** LISTING **
################
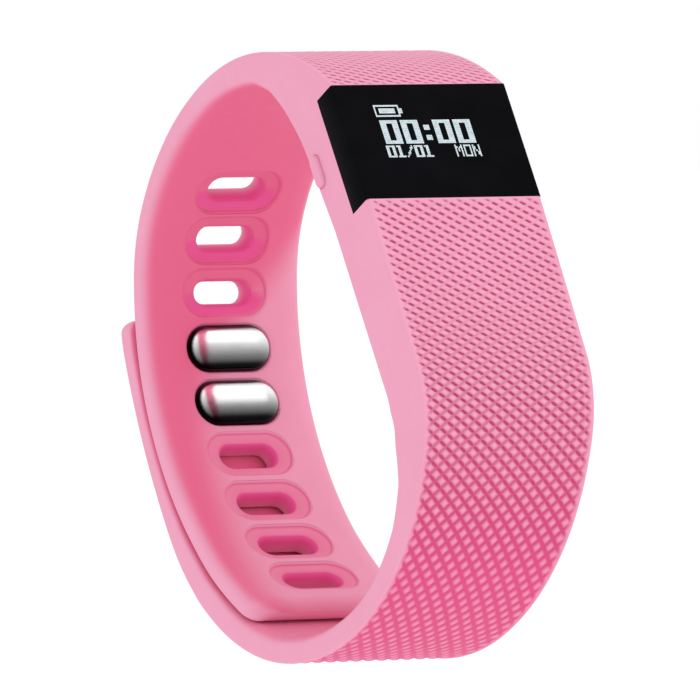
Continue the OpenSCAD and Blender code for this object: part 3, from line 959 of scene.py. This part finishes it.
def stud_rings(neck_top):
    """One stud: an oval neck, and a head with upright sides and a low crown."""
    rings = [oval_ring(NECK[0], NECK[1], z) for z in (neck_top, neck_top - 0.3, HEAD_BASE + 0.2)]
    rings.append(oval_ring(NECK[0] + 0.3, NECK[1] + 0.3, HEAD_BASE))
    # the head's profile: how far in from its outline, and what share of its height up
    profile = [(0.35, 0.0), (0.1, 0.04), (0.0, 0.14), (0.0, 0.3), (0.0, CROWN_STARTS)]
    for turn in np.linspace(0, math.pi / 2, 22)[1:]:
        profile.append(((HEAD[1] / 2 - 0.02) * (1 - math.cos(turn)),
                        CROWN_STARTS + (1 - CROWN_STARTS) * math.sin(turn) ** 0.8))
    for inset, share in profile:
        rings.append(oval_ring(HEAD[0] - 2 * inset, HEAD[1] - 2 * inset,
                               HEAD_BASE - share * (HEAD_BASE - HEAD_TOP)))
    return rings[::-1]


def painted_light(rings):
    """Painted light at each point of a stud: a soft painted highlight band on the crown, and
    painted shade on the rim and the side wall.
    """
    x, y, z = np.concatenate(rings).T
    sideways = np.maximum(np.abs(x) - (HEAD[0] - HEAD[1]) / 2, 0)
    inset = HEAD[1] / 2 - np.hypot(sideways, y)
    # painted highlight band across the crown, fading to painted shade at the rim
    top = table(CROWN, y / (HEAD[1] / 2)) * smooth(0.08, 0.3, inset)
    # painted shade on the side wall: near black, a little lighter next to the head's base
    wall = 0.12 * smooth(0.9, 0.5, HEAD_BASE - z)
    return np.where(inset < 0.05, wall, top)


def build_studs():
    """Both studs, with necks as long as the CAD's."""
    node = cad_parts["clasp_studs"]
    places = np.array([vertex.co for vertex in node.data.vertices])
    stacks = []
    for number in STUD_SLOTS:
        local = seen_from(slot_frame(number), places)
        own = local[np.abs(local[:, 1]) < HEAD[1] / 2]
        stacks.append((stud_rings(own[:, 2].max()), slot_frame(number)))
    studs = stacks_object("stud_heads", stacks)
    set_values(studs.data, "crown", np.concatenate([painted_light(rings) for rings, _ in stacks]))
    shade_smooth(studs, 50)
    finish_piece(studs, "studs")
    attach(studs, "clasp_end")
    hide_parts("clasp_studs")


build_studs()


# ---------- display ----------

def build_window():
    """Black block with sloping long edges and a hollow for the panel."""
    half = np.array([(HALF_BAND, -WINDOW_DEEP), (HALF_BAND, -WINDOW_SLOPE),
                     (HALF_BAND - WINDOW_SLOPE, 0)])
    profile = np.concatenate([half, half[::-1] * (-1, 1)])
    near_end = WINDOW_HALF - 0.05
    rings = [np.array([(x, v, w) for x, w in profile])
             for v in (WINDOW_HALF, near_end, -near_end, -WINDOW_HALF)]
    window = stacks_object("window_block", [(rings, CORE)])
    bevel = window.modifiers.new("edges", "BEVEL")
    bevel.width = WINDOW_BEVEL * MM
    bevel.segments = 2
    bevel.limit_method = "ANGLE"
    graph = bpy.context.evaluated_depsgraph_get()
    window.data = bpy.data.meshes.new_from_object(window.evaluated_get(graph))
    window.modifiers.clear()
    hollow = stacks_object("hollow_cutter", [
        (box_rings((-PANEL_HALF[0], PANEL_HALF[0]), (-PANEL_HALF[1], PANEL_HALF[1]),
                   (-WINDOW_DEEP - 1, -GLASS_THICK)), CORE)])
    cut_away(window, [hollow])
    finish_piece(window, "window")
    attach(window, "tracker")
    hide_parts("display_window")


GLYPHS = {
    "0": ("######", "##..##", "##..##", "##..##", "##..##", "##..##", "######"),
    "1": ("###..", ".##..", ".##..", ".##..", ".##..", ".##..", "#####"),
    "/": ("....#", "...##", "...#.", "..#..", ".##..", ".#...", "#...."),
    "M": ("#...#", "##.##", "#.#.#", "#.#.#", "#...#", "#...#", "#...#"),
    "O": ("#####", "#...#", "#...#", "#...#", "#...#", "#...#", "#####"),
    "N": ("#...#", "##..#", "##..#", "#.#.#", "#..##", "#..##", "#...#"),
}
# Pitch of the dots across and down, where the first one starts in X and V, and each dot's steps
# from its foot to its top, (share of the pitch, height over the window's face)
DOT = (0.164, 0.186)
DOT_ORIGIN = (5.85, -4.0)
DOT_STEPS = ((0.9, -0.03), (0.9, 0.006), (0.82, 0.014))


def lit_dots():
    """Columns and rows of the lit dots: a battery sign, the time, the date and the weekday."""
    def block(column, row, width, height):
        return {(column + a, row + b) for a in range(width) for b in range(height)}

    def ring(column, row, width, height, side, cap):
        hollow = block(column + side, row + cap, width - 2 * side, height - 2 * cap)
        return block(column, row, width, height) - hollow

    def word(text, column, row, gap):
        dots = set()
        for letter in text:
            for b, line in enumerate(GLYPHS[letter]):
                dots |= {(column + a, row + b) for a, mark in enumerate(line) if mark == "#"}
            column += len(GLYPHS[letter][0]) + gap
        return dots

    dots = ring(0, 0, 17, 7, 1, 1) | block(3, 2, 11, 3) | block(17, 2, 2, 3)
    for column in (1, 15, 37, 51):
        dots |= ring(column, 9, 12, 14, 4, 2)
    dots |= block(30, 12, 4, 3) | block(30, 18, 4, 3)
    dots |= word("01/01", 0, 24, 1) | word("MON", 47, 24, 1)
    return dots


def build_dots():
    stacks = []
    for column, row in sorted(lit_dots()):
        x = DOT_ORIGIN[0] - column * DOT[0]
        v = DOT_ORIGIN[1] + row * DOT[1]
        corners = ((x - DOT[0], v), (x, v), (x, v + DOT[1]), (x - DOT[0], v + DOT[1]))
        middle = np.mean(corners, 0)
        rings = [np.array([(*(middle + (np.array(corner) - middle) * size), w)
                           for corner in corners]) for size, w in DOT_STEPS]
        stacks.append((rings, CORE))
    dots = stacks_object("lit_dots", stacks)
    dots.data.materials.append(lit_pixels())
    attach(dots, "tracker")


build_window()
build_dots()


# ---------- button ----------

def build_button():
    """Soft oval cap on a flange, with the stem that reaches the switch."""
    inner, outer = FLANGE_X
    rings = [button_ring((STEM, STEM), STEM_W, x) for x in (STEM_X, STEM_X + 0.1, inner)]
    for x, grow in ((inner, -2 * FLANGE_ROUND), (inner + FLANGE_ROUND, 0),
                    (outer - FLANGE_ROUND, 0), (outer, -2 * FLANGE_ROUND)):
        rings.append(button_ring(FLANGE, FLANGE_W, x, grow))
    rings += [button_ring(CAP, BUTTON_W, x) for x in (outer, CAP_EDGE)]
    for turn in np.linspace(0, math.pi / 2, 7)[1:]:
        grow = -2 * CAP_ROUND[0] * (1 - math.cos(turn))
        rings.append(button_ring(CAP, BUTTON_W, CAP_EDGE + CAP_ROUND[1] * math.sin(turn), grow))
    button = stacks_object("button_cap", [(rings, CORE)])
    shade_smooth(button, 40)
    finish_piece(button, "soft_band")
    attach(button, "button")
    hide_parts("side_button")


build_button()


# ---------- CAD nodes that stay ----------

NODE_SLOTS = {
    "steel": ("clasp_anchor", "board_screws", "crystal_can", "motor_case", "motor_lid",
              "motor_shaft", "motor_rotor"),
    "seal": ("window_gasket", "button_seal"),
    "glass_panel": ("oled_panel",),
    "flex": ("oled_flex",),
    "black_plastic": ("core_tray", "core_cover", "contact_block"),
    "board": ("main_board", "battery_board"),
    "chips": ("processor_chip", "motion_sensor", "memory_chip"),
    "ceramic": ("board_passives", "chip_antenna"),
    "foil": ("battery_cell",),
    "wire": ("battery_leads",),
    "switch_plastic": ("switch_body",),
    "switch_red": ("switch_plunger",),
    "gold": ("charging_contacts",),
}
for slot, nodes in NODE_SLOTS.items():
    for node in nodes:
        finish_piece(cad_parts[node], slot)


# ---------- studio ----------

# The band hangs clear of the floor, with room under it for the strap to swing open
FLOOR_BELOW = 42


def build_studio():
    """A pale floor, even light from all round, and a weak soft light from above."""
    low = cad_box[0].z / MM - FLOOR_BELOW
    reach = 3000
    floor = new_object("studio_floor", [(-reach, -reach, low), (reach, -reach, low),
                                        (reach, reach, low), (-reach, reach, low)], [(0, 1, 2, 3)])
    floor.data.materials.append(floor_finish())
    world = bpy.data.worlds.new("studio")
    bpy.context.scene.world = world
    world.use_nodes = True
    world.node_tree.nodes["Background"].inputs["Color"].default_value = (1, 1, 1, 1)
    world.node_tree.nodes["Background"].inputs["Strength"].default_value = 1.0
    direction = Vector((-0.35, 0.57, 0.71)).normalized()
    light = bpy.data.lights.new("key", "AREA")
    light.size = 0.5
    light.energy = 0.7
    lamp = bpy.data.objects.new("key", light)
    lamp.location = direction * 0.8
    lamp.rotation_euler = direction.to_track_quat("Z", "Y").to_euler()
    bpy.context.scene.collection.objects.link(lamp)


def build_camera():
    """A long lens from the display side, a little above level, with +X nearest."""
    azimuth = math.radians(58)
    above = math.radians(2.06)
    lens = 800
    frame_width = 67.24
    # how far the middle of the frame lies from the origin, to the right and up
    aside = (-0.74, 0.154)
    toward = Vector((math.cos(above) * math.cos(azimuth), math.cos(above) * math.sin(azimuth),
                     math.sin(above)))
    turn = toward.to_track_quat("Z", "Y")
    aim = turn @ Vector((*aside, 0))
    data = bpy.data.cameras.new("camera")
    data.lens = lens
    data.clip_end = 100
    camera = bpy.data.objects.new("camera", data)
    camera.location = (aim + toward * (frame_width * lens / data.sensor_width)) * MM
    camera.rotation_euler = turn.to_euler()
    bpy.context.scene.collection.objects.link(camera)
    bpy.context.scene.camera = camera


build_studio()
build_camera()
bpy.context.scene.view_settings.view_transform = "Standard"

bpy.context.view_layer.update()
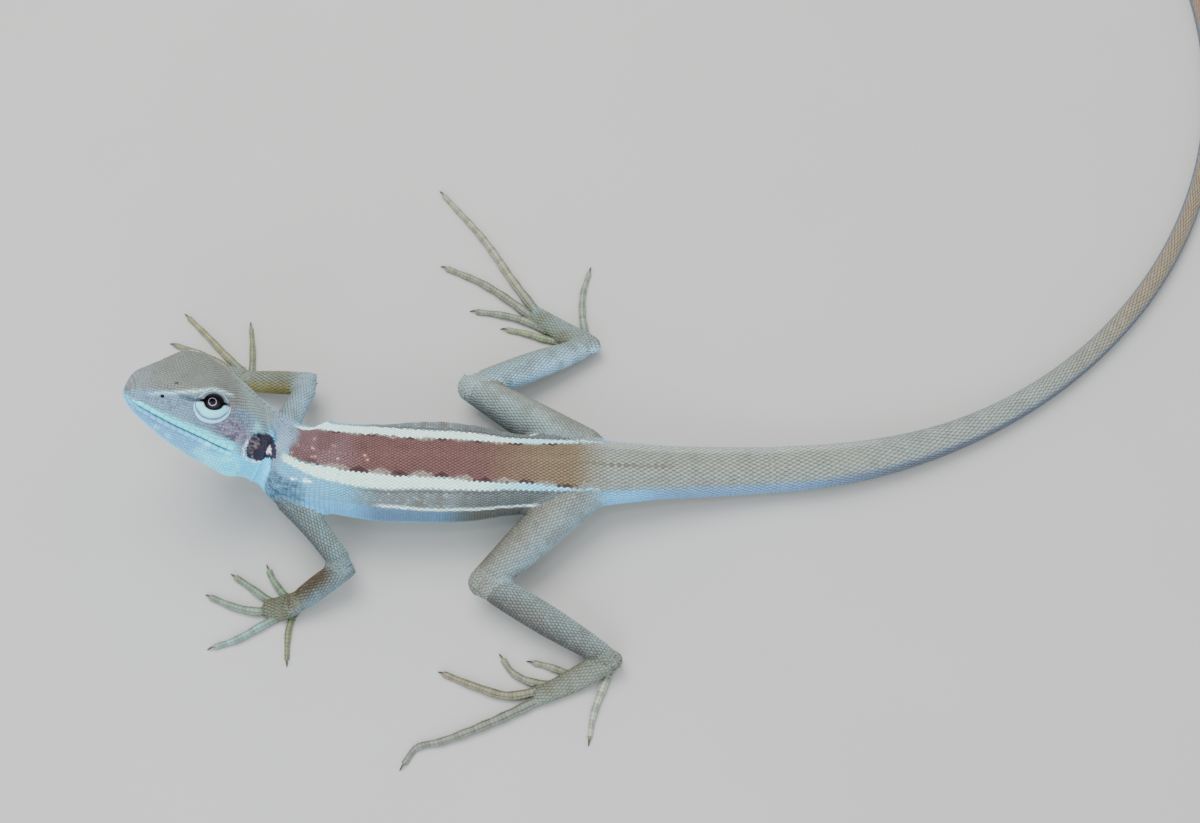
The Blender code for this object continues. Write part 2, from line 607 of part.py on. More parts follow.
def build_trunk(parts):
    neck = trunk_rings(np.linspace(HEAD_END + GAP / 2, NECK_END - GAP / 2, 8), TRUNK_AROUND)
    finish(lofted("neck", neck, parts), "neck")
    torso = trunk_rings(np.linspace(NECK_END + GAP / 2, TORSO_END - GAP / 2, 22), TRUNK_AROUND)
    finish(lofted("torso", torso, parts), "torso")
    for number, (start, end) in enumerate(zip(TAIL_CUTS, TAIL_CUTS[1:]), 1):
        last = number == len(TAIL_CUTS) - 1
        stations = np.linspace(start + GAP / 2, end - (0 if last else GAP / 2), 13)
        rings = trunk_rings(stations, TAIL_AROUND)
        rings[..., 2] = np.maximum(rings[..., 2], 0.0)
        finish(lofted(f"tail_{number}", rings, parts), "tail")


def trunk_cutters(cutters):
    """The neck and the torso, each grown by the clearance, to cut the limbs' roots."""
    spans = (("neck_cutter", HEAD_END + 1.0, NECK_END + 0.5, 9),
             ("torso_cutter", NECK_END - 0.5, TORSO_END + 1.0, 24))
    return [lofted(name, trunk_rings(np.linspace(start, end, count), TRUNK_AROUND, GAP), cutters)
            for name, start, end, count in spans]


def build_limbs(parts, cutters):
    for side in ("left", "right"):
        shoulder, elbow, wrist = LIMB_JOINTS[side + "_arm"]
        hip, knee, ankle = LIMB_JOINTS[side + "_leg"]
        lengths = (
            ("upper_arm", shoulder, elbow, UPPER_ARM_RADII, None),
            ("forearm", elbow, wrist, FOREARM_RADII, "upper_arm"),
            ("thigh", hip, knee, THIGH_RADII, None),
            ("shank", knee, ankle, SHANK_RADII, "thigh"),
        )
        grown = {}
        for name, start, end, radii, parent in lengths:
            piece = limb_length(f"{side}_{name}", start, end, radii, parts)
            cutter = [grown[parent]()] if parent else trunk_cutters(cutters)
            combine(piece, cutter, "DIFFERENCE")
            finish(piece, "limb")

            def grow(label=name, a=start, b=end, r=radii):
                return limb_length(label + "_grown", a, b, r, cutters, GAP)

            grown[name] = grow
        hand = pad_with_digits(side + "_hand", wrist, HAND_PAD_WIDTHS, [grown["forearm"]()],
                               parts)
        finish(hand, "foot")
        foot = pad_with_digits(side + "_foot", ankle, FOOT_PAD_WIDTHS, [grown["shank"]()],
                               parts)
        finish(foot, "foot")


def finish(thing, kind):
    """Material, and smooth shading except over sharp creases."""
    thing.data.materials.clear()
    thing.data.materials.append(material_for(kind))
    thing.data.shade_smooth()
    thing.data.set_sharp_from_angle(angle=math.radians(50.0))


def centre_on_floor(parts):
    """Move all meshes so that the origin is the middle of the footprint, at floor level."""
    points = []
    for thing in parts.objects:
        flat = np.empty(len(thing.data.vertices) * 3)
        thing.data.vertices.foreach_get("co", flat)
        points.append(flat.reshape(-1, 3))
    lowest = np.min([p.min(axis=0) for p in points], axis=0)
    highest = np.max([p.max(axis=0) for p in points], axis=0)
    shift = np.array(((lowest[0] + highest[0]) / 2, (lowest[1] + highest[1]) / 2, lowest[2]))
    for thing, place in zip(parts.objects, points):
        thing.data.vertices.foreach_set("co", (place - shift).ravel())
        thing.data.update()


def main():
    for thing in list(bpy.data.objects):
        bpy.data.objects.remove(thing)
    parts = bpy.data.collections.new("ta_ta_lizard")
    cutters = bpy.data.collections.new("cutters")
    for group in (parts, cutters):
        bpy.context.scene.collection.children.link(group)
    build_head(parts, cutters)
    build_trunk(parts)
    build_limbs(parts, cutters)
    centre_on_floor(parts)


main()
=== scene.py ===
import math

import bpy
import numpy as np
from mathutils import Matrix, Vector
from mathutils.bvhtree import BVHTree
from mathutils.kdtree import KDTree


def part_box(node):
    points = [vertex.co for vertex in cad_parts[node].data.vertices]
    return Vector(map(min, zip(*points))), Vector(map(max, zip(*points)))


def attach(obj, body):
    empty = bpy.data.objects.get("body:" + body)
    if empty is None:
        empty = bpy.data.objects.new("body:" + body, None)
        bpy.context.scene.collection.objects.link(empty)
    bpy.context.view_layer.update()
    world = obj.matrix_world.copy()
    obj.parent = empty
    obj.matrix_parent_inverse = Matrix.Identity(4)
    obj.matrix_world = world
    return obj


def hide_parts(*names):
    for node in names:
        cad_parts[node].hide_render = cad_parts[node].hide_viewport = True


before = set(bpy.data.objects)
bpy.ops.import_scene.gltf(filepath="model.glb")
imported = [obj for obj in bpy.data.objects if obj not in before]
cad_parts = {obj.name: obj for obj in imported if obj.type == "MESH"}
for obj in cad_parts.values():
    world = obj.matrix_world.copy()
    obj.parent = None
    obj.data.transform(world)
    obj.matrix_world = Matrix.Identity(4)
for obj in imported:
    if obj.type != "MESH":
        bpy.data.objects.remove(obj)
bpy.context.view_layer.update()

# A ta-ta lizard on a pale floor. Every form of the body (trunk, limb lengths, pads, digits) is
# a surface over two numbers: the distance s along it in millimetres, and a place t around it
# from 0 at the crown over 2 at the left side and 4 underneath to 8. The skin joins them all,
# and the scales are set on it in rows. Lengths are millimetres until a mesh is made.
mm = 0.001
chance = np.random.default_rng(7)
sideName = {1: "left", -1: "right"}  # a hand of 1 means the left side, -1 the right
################
** WHAT TO DO **
Search the entries for the word "type" and gather every line where it appears.

** SOLUTION FOR THIS PROBLEM **
cad_parts = {obj.name: obj for obj in imported if obj.type == "MESH"}
    if obj.type != "MESH":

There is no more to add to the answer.